Saxena: Totally. So I think that a lot of it happened between the 1930s and the 1950s. A lot of people had moved to the suburbs, moved their families to the suburbs. And these restaurant owners thought, okay, if I want to continue to do this, this is the new population of people with money that I need to court. So you see a lot of these diners moving from city centers to suburbs. I think that’s where you see booths start coming in so families can sit together in a group instead of everybody being spread out along a lunch counter. A lot of times, if they had the room, they would move the kitchen to the back so you didn’t have to see the food being cooked. And of course, this being in the the 1940s and 1950s, a lot of these places were racially segregated spaces.

Adams: Yeah, let’s get into that a little bit more. Part of what you lay out in your piece is a huge component of the myth of the American Diner is this concept that everyone was welcome. Because that was never really true, was it?

Saxena: No, it was never true. Even from the early days as a horse-drawn cart, these places would have been racially segregated. Then as diners become more of a suburban phenomenon, if you were a member of any sort of “counterculture,” whether that’s just because you looked like a hippie, whether you were queer, if you’re a person of color, these are things that probably would have made you less welcome in these spaces even if they didn’t have an explicit policy. And then obviously you see that play out in the civil rights movement, right? So many of the places where these citizens and these protests were happening were diners and lunch counters.

Adams: You know, I’m really stuck on this idea that politicians will say that they go to diners to connect with, you know, real Americans. And I wonder, given what you’ve learned about diners in America, what does that really mean?
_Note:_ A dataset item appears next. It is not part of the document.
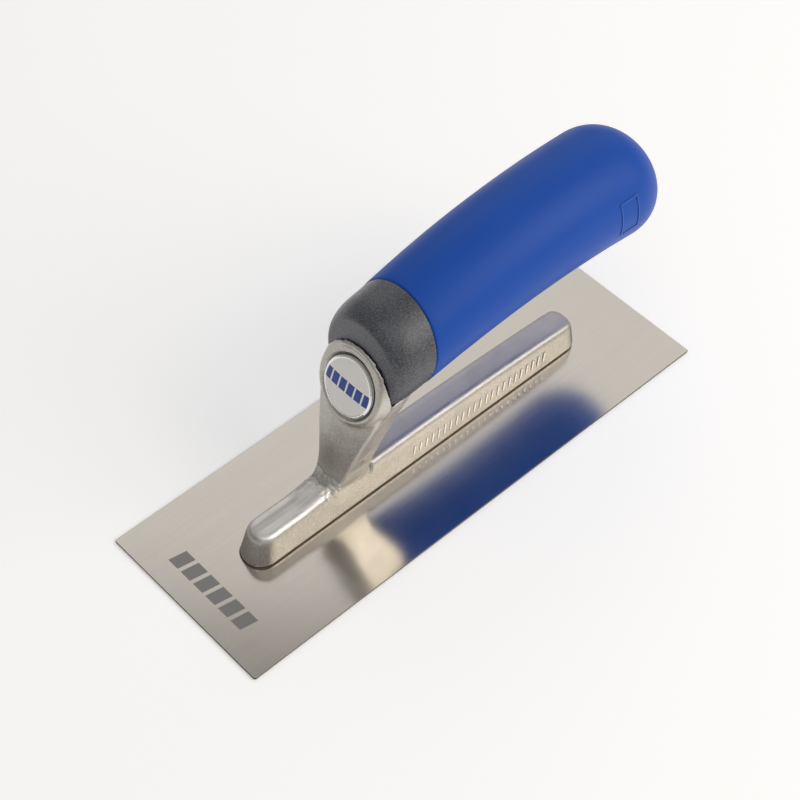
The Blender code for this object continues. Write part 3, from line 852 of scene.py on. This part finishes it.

What are they actually saying?

Saxena: I think what they’re trying to say is that they are connecting to the working class, but to a very specific image of the working class. And they’re talking about connecting to working class white people — I’m trying to figure out the best way to, to get at this.

Adams: If it is what it is…

Saxena: I think that it is what it is. And I think they’re trying to tap into a very specific idea of Americans, somebody who is white, is working class, who maybe views themselves as not too political or perhaps politically moderate. Someone sort of right in the middle of everything. And that is who politicians want to win over.

Adams: Not to spoil the piece too much because people should go and read it but at the end, you kind of concede that even if there’s all this mythology around diners, maybe they actually are a microcosm of America. Why is that?

Saxena: Yeah, well, you know, I do think again that the diner for all its flaws, there is something that is true about where it came from. And you know when I go to the diner in my neighborhood, I do see a pretty big range of racial diversity there and generational diversity in a way that if I go to a Michelin-starred restaurant, I do not see the same sort of diversity usually. And I also think that people still want diners because for all their flaws, the idea of a third space is so important, this place that is not our home and not our office, that we can go to for a comforting meal. And I think that there are a lot of diners that do provide that for a lot of people.